:: SOURCE DATA ::

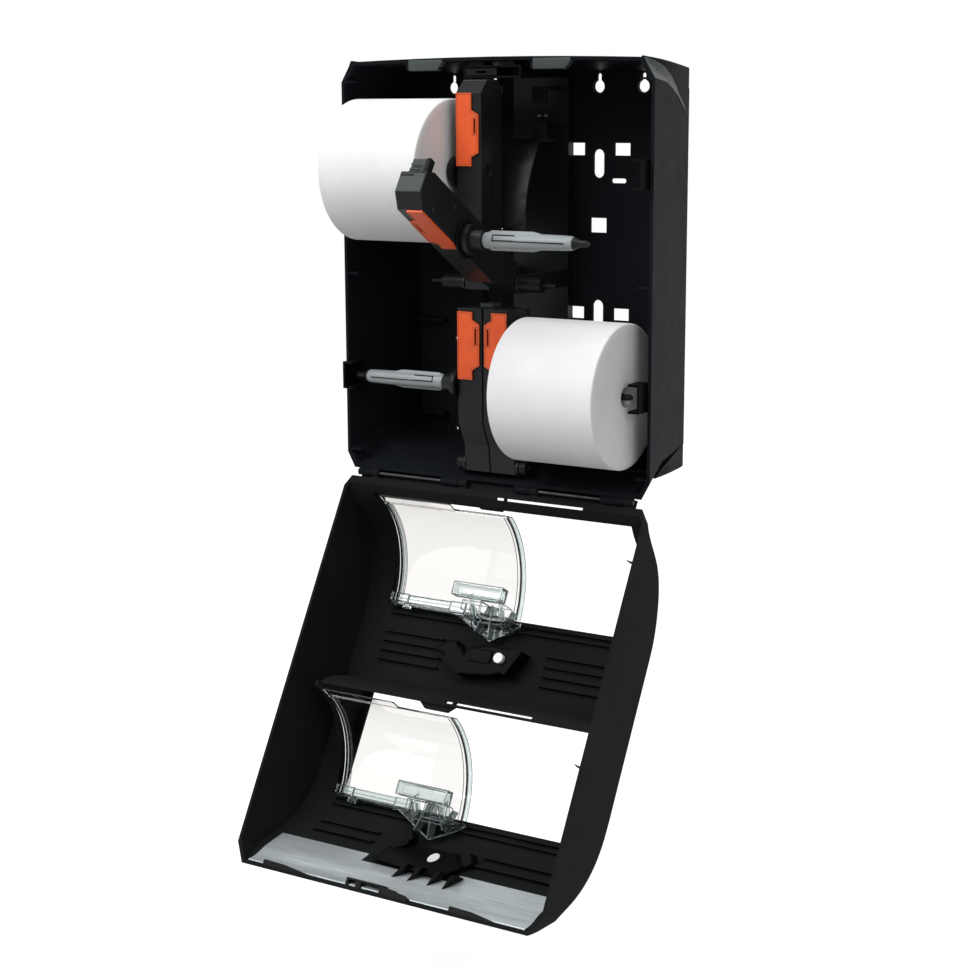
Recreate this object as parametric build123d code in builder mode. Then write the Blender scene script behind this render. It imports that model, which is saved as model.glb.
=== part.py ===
"""Wall dispenser for four toilet rolls, shown with its cover let down and one roll arm swung out.

Millimetres. X runs to the right, Y into the wall, Z up. The origin lies on the wall plane, behind the
middle of the housing. The cover is drawn closed and then let down to its stop, and each arm is drawn
upright in the housing and then swung to where it stands.
"""

import os

from build123d import *

# Rolls and the spindles that carry them
roll_radius = 60.3
roll_width = 97.8
roll_bore_radius = 8.2
roll_edge_radius = 1.5
roll_inner_room = 9.5
roll_side_room = 4.1
spindle_ahead_of_rim = 4.0
upper_spindle_z = 88.0
lower_spindle_z = -91.5
arm_open_angle = 58.0

# Arms
arm_inner_gap = 0.6
arm_width = 24.0
arm_ahead_of_rim = 14.0
arm_behind_rim = 19.0
arm_wall = 2.0
arm_bevel = 10.0
pivot_behind_rim = 4.0
upper_pivot_z = -5.0
lower_pivot_z = -161.5
pivot_radius = 4.0
pivot_fit = 0.05
arm_heel_radius = 12.0
roll_centre_x = arm_inner_gap + arm_width + roll_inner_room + roll_width / 2

# Housing: a tray that narrows towards the wall
housing_depth = 95.0
rim_y = -housing_depth
spindle_y = rim_y - spindle_ahead_of_rim
arm_front_y = rim_y - arm_ahead_of_rim
arm_back_y = rim_y + arm_behind_rim
pivot_y = rim_y + pivot_behind_rim
side_lean = 16.0
waist_depth = 57.0
rim_top = 179.4
back_top = 172.0
rim_bottom = -176.3
waist_bottom = -161.0
back_bottom = -158.0
top_corner_across = 10.4
top_corner_down = 16.9
bottom_corner_across = 7.5
bottom_corner_up = 13.8
top_crown = 2.5
housing_wall = 3.0
overrun = 1.0
back_half_width = roll_centre_x + roll_width / 2 + roll_side_room
rim_half_width = back_half_width + side_lean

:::

Each line from the top of the material above through the line with "roll_centre_x = arm_inner_gap" must be echoed exactly, and no other line.

**TASK SOLUTION:**
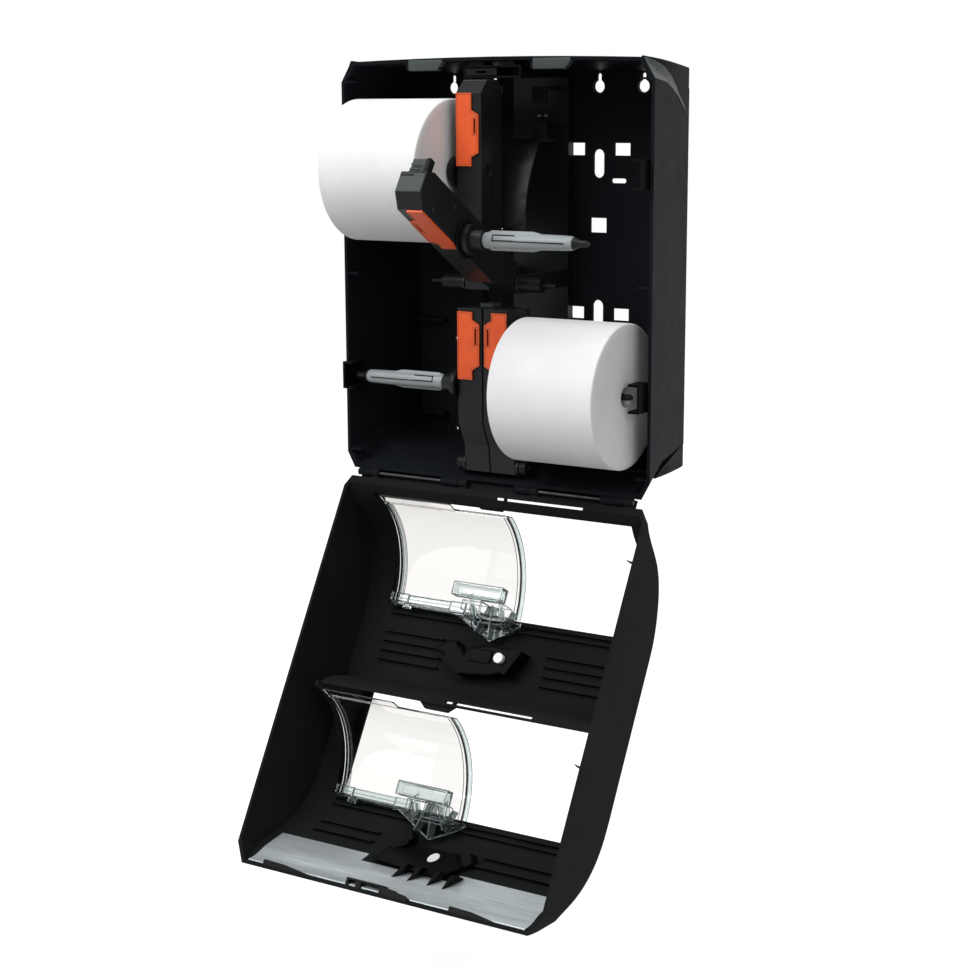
Recreate this object as parametric build123d code in builder mode. Then write the Blender scene script behind this render. It imports that model, which is saved as model.glb.
=== part.py ===
"""Wall dispenser for four toilet rolls, shown with its cover let down and one roll arm swung out.

Millimetres. X runs to the right, Y into the wall, Z up. The origin lies on the wall plane, behind the
middle of the housing. The cover is drawn closed and then let down to its stop, and each arm is drawn
upright in the housing and then swung to where it stands.
"""

import os

from build123d import *

# Rolls and the spindles that carry them
roll_radius = 60.3
roll_width = 97.8
roll_bore_radius = 8.2
roll_edge_radius = 1.5
roll_inner_room = 9.5
roll_side_room = 4.1
spindle_ahead_of_rim = 4.0
upper_spindle_z = 88.0
lower_spindle_z = -91.5
arm_open_angle = 58.0

# Arms
arm_inner_gap = 0.6
arm_width = 24.0
arm_ahead_of_rim = 14.0
arm_behind_rim = 19.0
arm_wall = 2.0
arm_bevel = 10.0
pivot_behind_rim = 4.0
upper_pivot_z = -5.0
lower_pivot_z = -161.5
pivot_radius = 4.0
pivot_fit = 0.05
arm_heel_radius = 12.0
roll_centre_x = arm_inner_gap + arm_width + roll_inner_room + roll_width / 2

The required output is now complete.